··· WORKING DATA ···

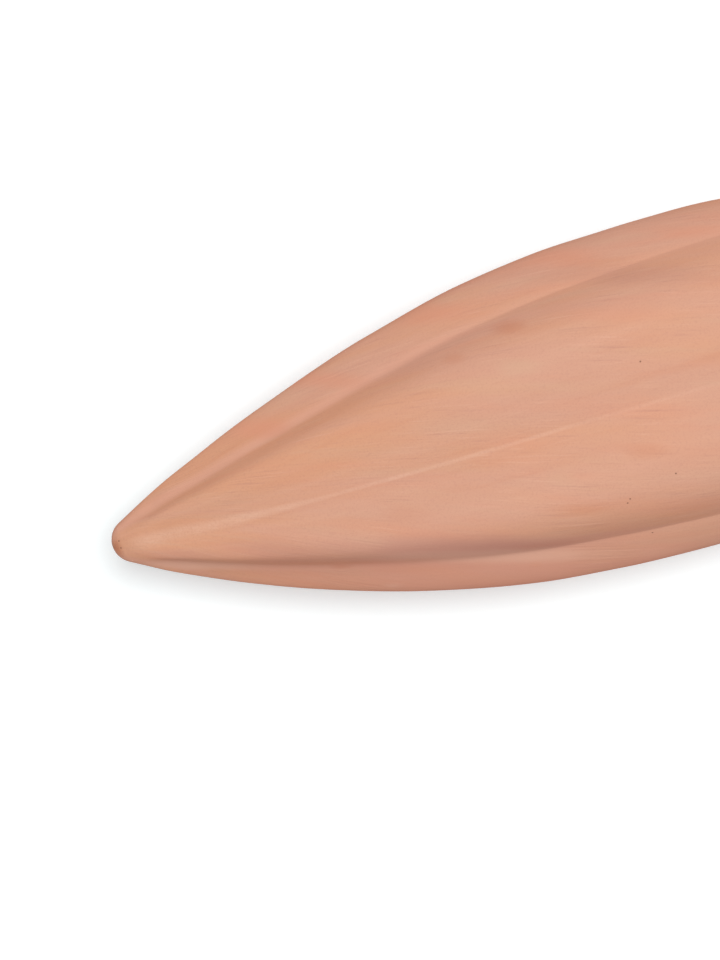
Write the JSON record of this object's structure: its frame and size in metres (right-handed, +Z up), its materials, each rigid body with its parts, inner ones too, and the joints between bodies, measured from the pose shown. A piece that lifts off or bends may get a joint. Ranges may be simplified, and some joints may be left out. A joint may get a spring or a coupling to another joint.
{
  "type": "self watering spike",
  "caption": "Hollow unglazed clay spike with lobed sides, a rounded tip and a round neck closed by a pull-out cork, which seeps stored water into potting soil.",
  "frame": {"origin": "bottom centre of the box of the whole, on the surface that the spike lies on", "axes": "+X along the pod's axis from the tip to the filler mouth, +Z up, with a crease straight up and one straight down between the two lobes that it lies on"},
  "size_m": [0.208, 0.0624, 0.0581],
  "materials": {
    "terracotta": "unglazed, fine-grained, matt, with faint lengthwise wiping marks",
    "cork": "natural cork, matt, with dark pores"
  },
  "bodies": {
    "pod": {"spike_body": "terracotta"},
    "stopper": {"cork_stopper": "cork"}
  },
  "joints": [
    {"name": "stopper_pull", "type": "slide", "parent": "pod", "child": "stopper", "axis": [1, 0, 0], "range_m": [0, 0.06]}
  ]
}
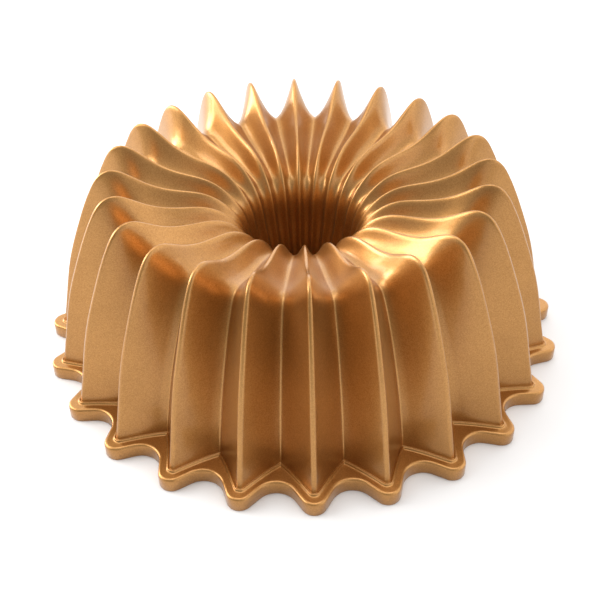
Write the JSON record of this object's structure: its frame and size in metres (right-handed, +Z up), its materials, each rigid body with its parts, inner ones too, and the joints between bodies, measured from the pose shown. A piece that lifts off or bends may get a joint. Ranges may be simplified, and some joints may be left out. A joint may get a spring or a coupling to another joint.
{
  "type": "bundt pan",
  "caption": "Deep fluted ring-cake pan in cast aluminium with a centre tube and a lobed rim flange, gold-enamelled outside and nonstick-lined inside, standing upside down on its rim.",
  "frame": {"origin": "on the axis of the centre tube, at the plane that the rim stands on when the pan is upside down", "axes": "+Z up along the tube's axis, from the open side towards the fluted crown; a ridge lies along +X, and another along -Y"},
  "size_m": [0.264, 0.264, 0.0976],
  "materials": {
    "cast_aluminium": "as cast, matt; machined flat at the rim's seat",
    "gold_enamel": "satin metallic gold with a fine sparkle",
    "nonstick": "satin bronze nonstick coating"
  },
  "bodies": {
    "root": {"cast_body": "cast_aluminium", "exterior_coat": "gold_enamel", "nonstick_lining": "nonstick"}
  },
  "joints": []
}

···

> **EXERCISE GOAL**:
Give the listing again, word for word.

> **RESPONSE**:
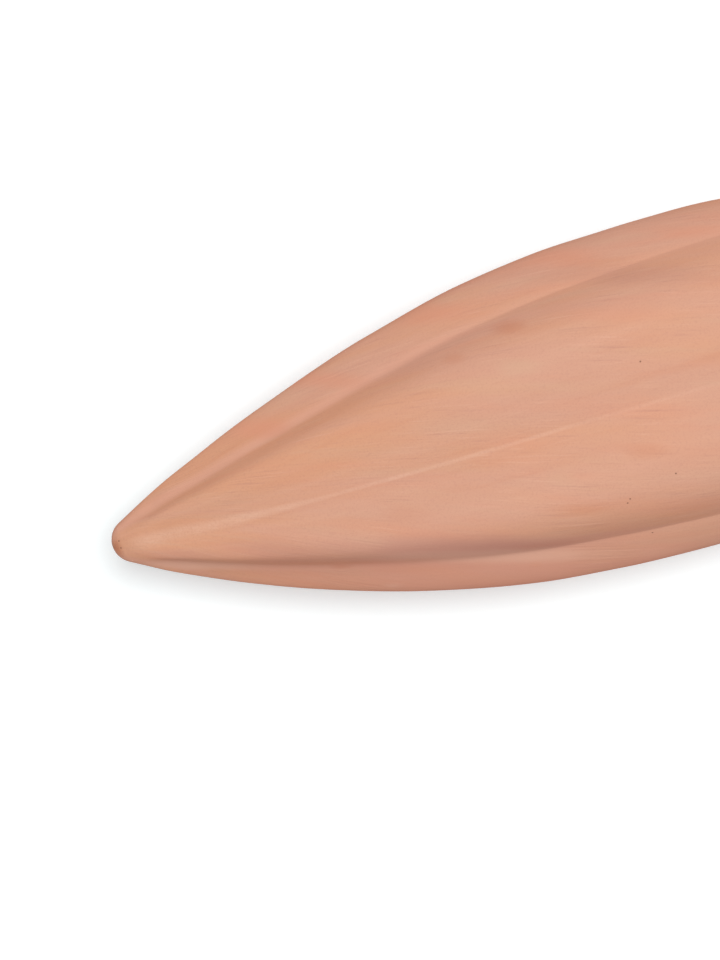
Write the JSON record of this object's structure: its frame and size in metres (right-handed, +Z up), its materials, each rigid body with its parts, inner ones too, and the joints between bodies, measured from the pose shown. A piece that lifts off or bends may get a joint. Ranges may be simplified, and some joints may be left out. A joint may get a spring or a coupling to another joint.
{
  "type": "self watering spike",
  "caption": "Hollow unglazed clay spike with lobed sides, a rounded tip and a round neck closed by a pull-out cork, which seeps stored water into potting soil.",
  "frame": {"origin": "bottom centre of the box of the whole, on the surface that the spike lies on", "axes": "+X along the pod's axis from the tip to the filler mouth, +Z up, with a crease straight up and one straight down between the two lobes that it lies on"},
  "size_m": [0.208, 0.0624, 0.0581],
  "materials": {
    "terracotta": "unglazed, fine-grained, matt, with faint lengthwise wiping marks",
    "cork": "natural cork, matt, with dark pores"
  },
  "bodies": {
    "pod": {"spike_body": "terracotta"},
    "stopper": {"cork_stopper": "cork"}
  },
  "joints": [
    {"name": "stopper_pull", "type": "slide", "parent": "pod", "child": "stopper", "axis": [1, 0, 0], "range_m": [0, 0.06]}
  ]
}
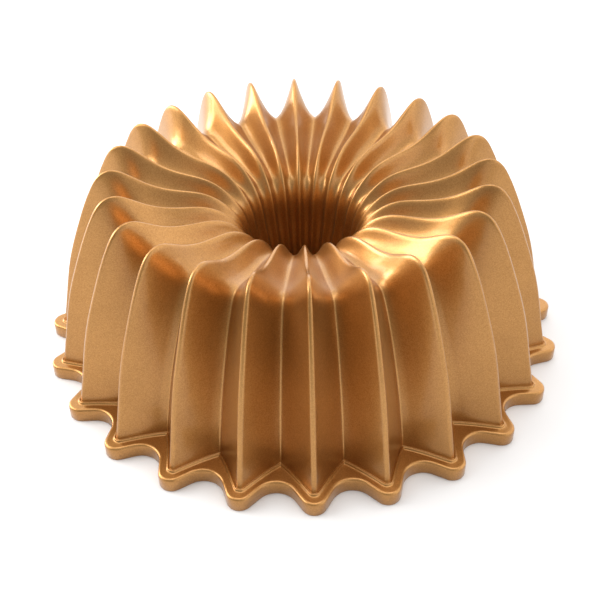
Write the JSON record of this object's structure: its frame and size in metres (right-handed, +Z up), its materials, each rigid body with its parts, inner ones too, and the joints between bodies, measured from the pose shown. A piece that lifts off or bends may get a joint. Ranges may be simplified, and some joints may be left out. A joint may get a spring or a coupling to another joint.
{
  "type": "bundt pan",
  "caption": "Deep fluted ring-cake pan in cast aluminium with a centre tube and a lobed rim flange, gold-enamelled outside and nonstick-lined inside, standing upside down on its rim.",
  "frame": {"origin": "on the axis of the centre tube, at the plane that the rim stands on when the pan is upside down", "axes": "+Z up along the tube's axis, from the open side towards the fluted crown; a ridge lies along +X, and another along -Y"},
  "size_m": [0.264, 0.264, 0.0976],
  "materials": {
    "cast_aluminium": "as cast, matt; machined flat at the rim's seat",
    "gold_enamel": "satin metallic gold with a fine sparkle",
    "nonstick": "satin bronze nonstick coating"
  },
  "bodies": {
    "root": {"cast_body": "cast_aluminium", "exterior_coat": "gold_enamel", "nonstick_lining": "nonstick"}
  },
  "joints": []
}